**TASK INSTRUCTIONS**
In the listing below, locate the line that contains "for item in" and the line that contains "if empty is". Restate word for word those two lines and every line between them, and nothing else.

====== RECORD SET ======

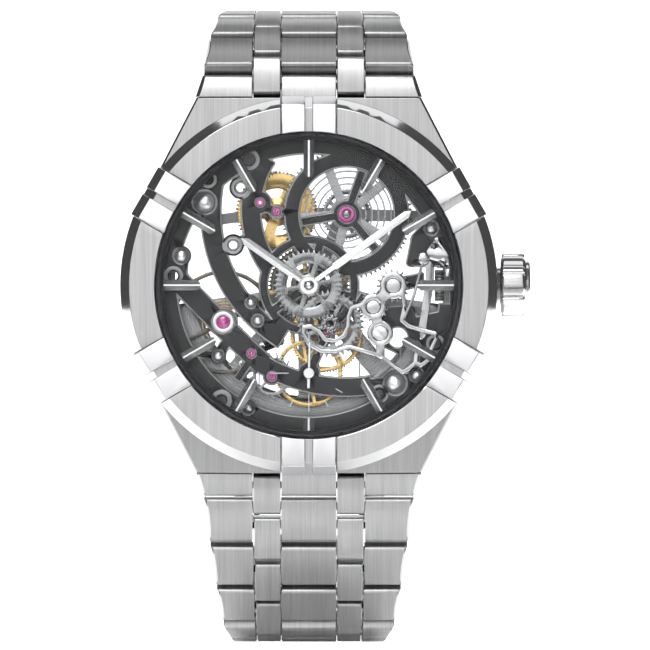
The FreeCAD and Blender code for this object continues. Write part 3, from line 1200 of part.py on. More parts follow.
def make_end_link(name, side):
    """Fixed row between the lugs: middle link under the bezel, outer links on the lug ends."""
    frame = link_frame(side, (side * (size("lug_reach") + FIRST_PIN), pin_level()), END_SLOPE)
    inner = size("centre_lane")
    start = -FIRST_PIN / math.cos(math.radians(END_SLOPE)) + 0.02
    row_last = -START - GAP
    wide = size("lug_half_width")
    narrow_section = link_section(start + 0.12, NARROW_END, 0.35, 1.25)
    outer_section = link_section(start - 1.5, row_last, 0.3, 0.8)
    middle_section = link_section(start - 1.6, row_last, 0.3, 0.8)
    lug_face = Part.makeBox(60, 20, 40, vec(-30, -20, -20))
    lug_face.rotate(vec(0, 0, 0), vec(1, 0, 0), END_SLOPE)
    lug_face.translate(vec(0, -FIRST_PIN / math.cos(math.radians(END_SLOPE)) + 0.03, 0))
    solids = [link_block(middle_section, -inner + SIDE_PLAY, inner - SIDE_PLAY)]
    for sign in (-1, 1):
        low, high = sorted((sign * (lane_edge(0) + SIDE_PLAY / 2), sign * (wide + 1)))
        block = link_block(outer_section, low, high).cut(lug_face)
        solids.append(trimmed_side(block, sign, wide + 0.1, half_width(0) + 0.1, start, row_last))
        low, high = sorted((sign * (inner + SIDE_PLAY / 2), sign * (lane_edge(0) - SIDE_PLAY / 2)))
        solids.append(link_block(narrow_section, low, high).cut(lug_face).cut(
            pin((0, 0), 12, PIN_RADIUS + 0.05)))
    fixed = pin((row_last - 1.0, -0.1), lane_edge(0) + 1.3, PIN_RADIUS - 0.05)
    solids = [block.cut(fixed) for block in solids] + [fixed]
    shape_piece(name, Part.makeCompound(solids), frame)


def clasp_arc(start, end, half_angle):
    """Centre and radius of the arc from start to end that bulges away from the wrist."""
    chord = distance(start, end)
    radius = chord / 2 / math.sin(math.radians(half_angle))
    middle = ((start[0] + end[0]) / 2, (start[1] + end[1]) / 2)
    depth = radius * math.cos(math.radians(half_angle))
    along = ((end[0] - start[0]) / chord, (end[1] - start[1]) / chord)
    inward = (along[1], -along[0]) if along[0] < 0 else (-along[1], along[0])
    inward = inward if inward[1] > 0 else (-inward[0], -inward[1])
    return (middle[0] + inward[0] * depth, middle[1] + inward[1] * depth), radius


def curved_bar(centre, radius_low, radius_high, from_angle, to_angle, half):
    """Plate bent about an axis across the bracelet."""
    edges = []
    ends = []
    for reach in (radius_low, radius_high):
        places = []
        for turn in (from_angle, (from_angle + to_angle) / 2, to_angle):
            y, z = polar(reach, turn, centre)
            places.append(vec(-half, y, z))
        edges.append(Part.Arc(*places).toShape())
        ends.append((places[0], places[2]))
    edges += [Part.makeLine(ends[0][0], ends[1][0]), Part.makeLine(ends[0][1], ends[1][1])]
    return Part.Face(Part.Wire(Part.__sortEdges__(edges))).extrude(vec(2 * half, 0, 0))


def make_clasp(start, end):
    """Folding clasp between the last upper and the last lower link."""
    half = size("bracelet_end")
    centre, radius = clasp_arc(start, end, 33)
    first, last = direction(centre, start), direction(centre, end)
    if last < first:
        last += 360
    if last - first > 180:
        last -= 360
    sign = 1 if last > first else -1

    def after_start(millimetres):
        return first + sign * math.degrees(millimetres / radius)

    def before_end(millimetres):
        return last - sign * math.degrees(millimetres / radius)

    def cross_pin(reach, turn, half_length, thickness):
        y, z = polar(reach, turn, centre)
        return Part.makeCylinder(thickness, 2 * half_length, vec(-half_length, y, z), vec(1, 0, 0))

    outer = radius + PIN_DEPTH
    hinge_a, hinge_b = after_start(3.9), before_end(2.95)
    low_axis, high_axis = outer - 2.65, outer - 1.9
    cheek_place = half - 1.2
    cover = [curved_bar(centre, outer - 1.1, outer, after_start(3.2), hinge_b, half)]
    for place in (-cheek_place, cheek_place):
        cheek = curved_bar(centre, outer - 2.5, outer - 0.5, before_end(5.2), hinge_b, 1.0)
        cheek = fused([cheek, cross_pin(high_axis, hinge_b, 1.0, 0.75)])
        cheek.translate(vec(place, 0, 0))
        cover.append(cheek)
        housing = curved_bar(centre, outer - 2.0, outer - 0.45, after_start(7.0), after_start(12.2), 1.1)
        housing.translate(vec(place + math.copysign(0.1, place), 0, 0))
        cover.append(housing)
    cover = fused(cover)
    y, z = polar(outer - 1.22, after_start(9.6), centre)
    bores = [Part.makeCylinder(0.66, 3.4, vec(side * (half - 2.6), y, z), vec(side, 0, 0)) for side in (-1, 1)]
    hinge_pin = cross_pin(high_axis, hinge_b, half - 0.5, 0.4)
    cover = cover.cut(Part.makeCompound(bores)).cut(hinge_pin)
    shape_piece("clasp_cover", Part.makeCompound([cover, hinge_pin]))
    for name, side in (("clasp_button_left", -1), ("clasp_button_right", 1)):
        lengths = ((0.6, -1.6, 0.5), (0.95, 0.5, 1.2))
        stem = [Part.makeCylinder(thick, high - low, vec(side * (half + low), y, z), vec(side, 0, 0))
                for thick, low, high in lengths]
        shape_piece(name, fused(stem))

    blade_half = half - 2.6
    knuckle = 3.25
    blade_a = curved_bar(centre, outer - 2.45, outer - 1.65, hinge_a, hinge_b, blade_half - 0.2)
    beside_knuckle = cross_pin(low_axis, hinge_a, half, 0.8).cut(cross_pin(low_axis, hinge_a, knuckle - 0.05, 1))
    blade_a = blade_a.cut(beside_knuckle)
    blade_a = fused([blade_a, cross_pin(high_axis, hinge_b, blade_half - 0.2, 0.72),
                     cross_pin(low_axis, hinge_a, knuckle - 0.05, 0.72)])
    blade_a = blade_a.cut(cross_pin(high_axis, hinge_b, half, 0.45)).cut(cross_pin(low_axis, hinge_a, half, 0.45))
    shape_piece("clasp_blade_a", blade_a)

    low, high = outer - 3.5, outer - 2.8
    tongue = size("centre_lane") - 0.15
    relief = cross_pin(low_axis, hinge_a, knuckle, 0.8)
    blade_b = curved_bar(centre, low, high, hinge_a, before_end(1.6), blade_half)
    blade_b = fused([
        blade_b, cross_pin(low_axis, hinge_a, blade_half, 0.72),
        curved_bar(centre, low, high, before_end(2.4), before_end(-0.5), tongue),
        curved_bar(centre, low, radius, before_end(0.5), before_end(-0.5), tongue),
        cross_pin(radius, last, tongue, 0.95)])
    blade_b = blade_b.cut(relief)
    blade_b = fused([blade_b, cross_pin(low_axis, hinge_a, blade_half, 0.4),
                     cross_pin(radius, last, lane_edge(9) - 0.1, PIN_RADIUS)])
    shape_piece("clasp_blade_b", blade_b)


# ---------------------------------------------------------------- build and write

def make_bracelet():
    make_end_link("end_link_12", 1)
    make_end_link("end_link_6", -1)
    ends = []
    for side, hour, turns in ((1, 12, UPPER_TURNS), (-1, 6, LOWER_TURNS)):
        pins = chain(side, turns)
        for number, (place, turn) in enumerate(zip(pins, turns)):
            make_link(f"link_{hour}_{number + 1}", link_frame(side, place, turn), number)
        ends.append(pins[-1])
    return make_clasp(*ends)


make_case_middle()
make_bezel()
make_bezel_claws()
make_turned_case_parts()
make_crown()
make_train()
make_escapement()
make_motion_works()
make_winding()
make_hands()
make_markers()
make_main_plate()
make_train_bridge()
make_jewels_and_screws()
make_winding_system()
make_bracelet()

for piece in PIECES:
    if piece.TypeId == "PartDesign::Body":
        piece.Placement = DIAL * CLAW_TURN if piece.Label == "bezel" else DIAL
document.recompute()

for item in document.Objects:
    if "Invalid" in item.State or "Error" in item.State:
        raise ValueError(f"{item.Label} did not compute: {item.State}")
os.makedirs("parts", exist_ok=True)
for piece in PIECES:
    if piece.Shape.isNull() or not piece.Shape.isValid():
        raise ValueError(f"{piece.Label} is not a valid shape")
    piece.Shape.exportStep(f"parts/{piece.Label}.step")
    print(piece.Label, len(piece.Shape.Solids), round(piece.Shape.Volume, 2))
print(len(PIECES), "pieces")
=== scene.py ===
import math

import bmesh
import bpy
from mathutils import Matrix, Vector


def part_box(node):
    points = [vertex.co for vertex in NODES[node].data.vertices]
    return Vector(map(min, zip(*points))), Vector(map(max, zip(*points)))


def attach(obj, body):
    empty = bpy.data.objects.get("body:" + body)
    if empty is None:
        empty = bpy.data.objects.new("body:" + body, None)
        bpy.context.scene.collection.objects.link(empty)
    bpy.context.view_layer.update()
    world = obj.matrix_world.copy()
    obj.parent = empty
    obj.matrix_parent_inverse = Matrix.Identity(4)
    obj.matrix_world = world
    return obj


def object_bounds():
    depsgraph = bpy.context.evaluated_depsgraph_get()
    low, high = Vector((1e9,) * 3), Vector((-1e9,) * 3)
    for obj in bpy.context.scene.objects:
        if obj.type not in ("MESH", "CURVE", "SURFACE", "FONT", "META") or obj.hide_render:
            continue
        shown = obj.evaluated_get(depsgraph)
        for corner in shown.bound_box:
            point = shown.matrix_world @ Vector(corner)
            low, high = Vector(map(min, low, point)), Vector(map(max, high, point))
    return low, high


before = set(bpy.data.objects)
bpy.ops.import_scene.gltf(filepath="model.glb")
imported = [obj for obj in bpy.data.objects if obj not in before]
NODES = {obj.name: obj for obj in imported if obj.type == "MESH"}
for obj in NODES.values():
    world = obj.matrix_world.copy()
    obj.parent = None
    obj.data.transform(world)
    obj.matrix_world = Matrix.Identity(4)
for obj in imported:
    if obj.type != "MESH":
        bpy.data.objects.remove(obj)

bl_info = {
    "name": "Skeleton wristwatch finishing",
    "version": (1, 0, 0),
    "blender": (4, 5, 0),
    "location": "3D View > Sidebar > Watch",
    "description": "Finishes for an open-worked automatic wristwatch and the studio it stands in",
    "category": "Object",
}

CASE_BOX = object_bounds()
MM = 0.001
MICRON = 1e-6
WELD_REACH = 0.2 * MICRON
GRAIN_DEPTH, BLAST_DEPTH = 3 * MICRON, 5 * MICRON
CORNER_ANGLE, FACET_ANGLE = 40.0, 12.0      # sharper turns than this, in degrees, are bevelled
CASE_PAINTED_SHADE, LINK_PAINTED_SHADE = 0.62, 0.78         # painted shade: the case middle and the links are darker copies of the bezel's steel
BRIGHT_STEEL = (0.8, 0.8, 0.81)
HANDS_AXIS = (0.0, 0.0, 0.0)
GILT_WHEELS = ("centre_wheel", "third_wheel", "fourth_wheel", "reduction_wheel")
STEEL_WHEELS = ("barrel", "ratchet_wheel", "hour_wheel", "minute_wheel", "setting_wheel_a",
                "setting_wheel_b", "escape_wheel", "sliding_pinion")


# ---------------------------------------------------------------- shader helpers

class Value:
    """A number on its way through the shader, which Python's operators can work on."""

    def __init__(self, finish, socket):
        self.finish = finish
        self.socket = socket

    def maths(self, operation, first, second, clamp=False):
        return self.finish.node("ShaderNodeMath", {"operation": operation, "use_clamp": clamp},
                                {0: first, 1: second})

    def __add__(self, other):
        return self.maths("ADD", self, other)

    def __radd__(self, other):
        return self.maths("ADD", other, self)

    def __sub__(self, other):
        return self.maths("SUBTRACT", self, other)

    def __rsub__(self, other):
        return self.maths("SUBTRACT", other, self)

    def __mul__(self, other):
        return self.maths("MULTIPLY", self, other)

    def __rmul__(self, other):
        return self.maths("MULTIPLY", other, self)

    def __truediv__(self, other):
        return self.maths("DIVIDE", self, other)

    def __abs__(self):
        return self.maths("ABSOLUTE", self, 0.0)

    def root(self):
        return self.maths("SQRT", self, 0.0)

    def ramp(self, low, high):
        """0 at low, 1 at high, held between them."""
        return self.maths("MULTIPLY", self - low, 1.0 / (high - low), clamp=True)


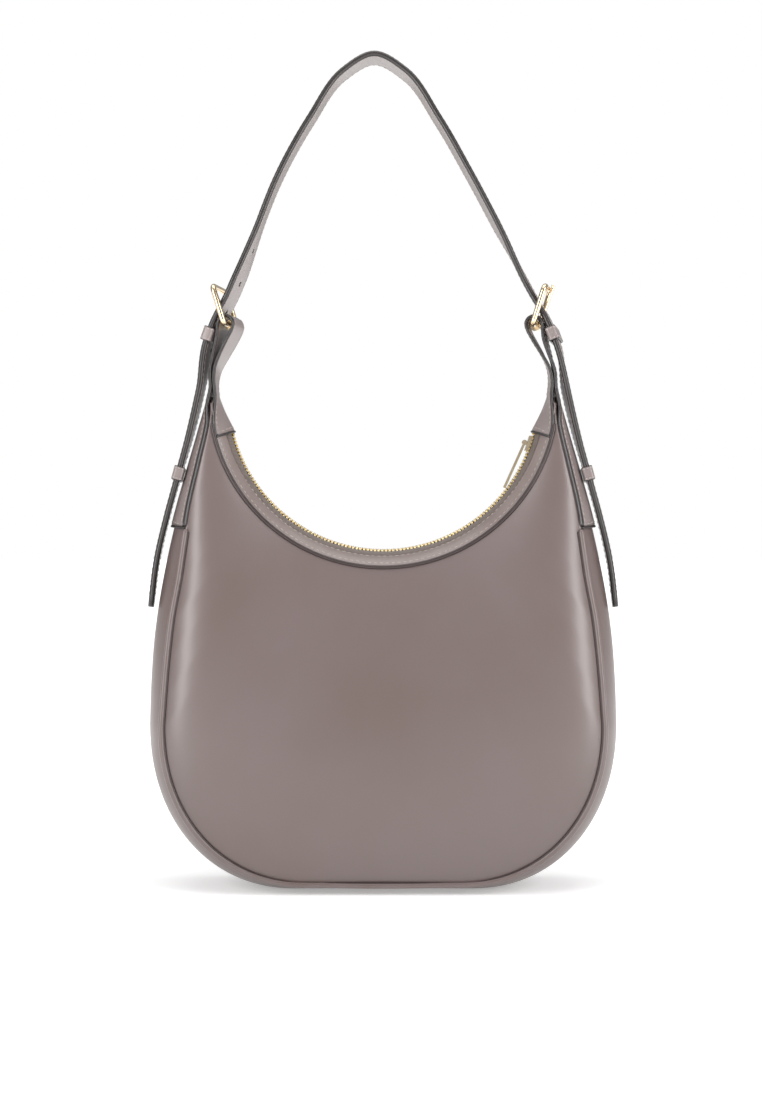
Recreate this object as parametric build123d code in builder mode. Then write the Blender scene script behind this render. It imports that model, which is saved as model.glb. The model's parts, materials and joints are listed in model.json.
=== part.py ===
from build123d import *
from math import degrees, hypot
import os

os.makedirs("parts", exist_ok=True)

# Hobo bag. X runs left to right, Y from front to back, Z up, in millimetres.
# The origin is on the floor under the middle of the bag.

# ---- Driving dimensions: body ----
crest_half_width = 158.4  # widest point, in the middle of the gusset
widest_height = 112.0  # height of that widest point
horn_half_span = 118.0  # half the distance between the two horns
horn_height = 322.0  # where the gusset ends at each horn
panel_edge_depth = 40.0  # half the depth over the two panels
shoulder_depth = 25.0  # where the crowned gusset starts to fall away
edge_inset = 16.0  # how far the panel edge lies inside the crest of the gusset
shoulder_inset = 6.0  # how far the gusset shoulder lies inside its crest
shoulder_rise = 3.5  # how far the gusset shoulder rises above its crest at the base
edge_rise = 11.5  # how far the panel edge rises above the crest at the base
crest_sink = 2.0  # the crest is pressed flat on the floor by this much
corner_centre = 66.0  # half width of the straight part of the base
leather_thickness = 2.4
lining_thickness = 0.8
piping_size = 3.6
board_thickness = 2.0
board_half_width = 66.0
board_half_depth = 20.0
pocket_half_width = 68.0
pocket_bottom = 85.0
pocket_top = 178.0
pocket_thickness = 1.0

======

**RESPONSE TO THIS EXERCISE**
for item in document.Objects:
    if "Invalid" in item.State or "Error" in item.State:
        raise ValueError(f"{item.Label} did not compute: {item.State}")
os.makedirs("parts", exist_ok=True)
for piece in PIECES:
    if piece.Shape.isNull() or not piece.Shape.isValid():
        raise ValueError(f"{piece.Label} is not a valid shape")
    piece.Shape.exportStep(f"parts/{piece.Label}.step")
    print(piece.Label, len(piece.Shape.Solids), round(piece.Shape.Volume, 2))
print(len(PIECES), "pieces")
=== scene.py ===
import math

import bmesh
import bpy
from mathutils import Matrix, Vector


def part_box(node):
    points = [vertex.co for vertex in NODES[node].data.vertices]
    return Vector(map(min, zip(*points))), Vector(map(max, zip(*points)))


def attach(obj, body):
    empty = bpy.data.objects.get("body:" + body)
    if empty is None:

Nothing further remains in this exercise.